Eddie Williams

No. 40, 43, 44
- Positions: Fullback, running back

Personal information
- Born: August 22, 1987 (age 38) San Mateo, California, U.S.
- Listed height: 6 ft 2 in (1.88 m)
- Listed weight: 249 lb (113 kg)

Career information
- High school: Aragon (San Mateo)
- College: Idaho
- NFL draft: 2009: 7th round, 221st overall pick

Career history
- Washington Redskins (2009); Chicago Bears (2010−2011)*; Cleveland Browns (2011)*; Seattle Seahawks (2011); Cleveland Browns (2011−2013);
- * Offseason or practice squad member only

Career NFL statistics
- Rushing attempts: 2
- Rushing yards: 2
- Receptions: 1
- Receiving yards: 17
- Stats at Pro Football Reference

= Eddie Williams (American football) =

American football player (born 1987)

Eddie James Williams (born August 22, 1987) is an American former professional football player who was a fullback in the National Football League (NFL). He played college football for the Idaho Vandals, and was selected by the Washington Redskins in the seventh round of the 2009 NFL draft. He was also a member of the Chicago Bears, Cleveland Browns, and Seattle Seahawks.

==College career==
Williams was a first-team All-WAC selection in 2008, and a SI.com honorable mention All-American. Williams is Idaho's 1-A all-time tight ends single-season receptions leader with 54. He also attended the NFL Scouting Combine in February 2009.

==Professional career==
===Washington Redskins===
Williams was selected by the Washington Redskins in the seventh round of the 2009 NFL draft with the 221st overall pick. He was waived by the Redskins on September 5, 2009. He was then signed to the practice squad. Williams was activated to the Redskins' 53-man roster on November 2.

After the 2009 season, Williams was released by the team on March 4, 2010.

===Chicago Bears===
On March 10, 2010, Williams was signed by the Chicago Bears. He was waived on September 4, but signed to the Bears' practice squad the next day.

Williams was waived on September 2, 2011, before the start of the 2011 regular season.

===Cleveland Browns (first stint)===
Williams was signed to the practice squad of the Cleveland Browns on September 7, 2011.

===Seattle Seahawks===
Williams was signed off the Browns' practice squad by the Seattle Seahawks on September 13. He started six games.

===Cleveland Browns (second stint)===
Williams was re-signed to the Browns on November 8, 2011. He was promoted to the active roster on December 16 and started the remaining three games of the 2011 season. He primarily saw the field as a fullback, but also contributed as an h-back and on special teams.
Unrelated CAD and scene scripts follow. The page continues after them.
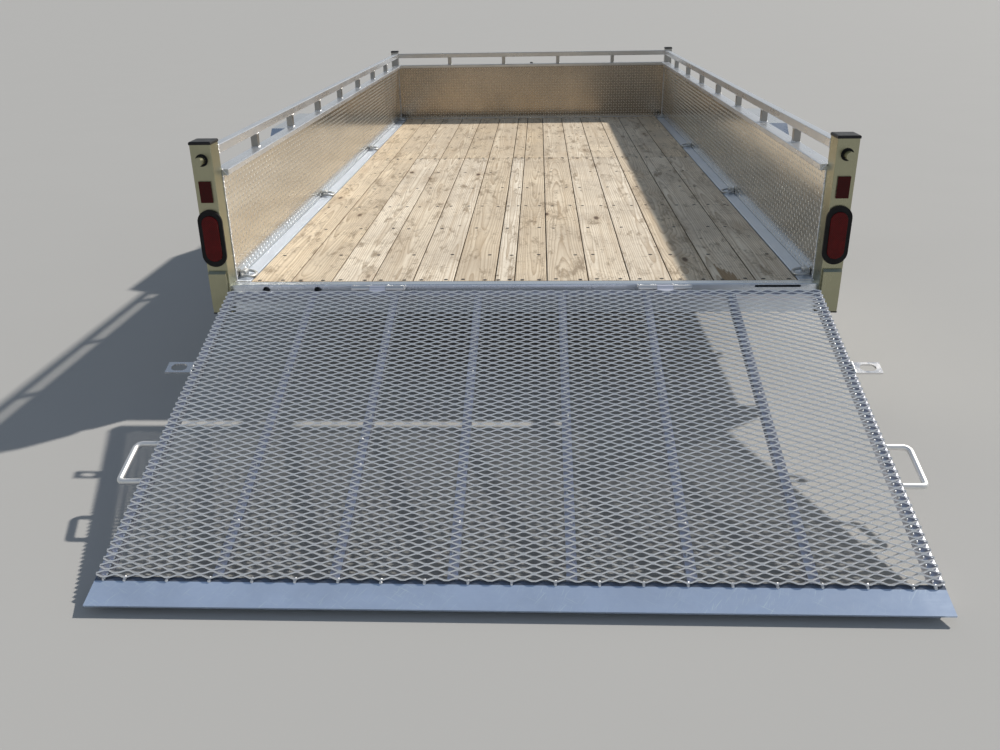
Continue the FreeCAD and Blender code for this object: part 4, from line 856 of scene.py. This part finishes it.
random.seed(3)
spots = []
for centre, width in columns:
    for row, y in enumerate(SCREW_ROWS):
        shares = (-PAIR_SHARE, PAIR_SHARE)
        if row not in END_ROWS:
            single = random.choice((-SINGLE_SHARE, SINGLE_SHARE))
            shares = shares if row in DOUBLE_ROWS else (single,)
        for share in shares:
            spots.append((centre + share * width + random.uniform(-4, 4) * MM,
                          ahead_of_posts(y + random.uniform(-7, 7)), PLANK_HIGH))
screws = grow("plank_screws", SCREWS, seed_mesh("screw_points", spots), Finish=SCREW)
piece("plank_screws", screws, "trailer", "black_paint")

# %% [markdown]
# ## The ramp's own directions
# The ramp lies at a slope, so its pieces are easier to build flat and then laid on
# it. Across is the trailer's own X, uphill is towards the hinge, and the third
# direction stands off the ramp. One matrix carries all three and the hinge's place.

# %% Ramp matrix
PIVOT = (0, ahead_of_posts(-16), 378 * MM)
SLOPE = math.radians(16.199)
uphill = (0, math.cos(SLOPE), math.sin(SLOPE))
off = (0, -math.sin(SLOPE), math.cos(SLOPE))
ON_RAMP = placing((1, 0, 0), uphill, off, PIVOT)
print("uphill", tuple(round(v, 3) for v in uphill))

# %% [markdown]
# ## Expanded mesh
# Expanded metal is slit and pulled, so each strand is one wavy line across the whole
# ramp that touches the strand above it, then the one below. At each meeting one
# strand rides high and the other low, which gives the mesh its bite. Drawing every
# strand as a line and sweeping a small bar along it gives the true pattern, and the
# lines can be cut exactly at the ramp's edges, as a shear does. Pulling also leans
# the strands over, so from below the ramp they look thin, while light that comes
# over the deck meets their broad sides and leaves the ground under the ramp dark.

# %% Strand lines
CELL_LONG, CELL_SHORT = 50.8 * MM, 23.4 * MM
STRAND_WIDTH, STRAND_THICK = 8.6 * MM, 3.1 * MM
STRAND_LEAN = math.radians(-44)
STRAND_SHARE = 3.4 * MM
BOND_HALF, STRAND_LIFT = 4.6 * MM, 0.6 * MM
MESH_HALF = 987 * MM
MESH_TOP_S, MESH_LOW_S = 29 * MM, 1224 * MM
MESH_MIDDLE = 12.0 * MM


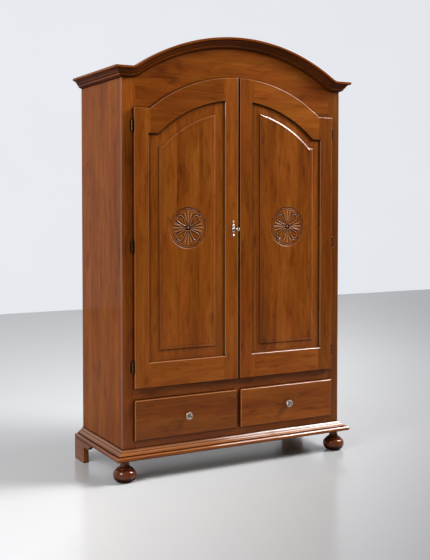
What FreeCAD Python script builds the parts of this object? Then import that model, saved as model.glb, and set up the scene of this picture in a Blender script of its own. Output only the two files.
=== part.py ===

On August 14, 2012, Williams was waived-injured by the team. After not being claimed off waivers following back surgery, he was put on the team's injured reserve list. He saw action in 2013, playing in fifteen of the Browns' sixteen games, starting six.

==Post-football career==
Williams has been a motivational speaker for businesses and organizations.

===Ministry===
Following his NFL career, Williams served as lead pastor at the Bay City Church in San Francisco. The congregation sought to become a part of the Acts 29 Network, a church planting organization founded by Mark Driscoll. The church ceased operations in late 2020 amidst the COVID-19 pandemic.

Williams currently serves as lead pastor of Doxa Church, previously located in Bellevue, Washington at the former main campus of the Driscoll-led Mars Hill Church. Following the resignation of Driscoll and the dissolution of Mars Hill, the church changed its name and eventually moved to Redmond, Washington.

==Personal life==
Williams grew up in the Bay Area and is married with four children.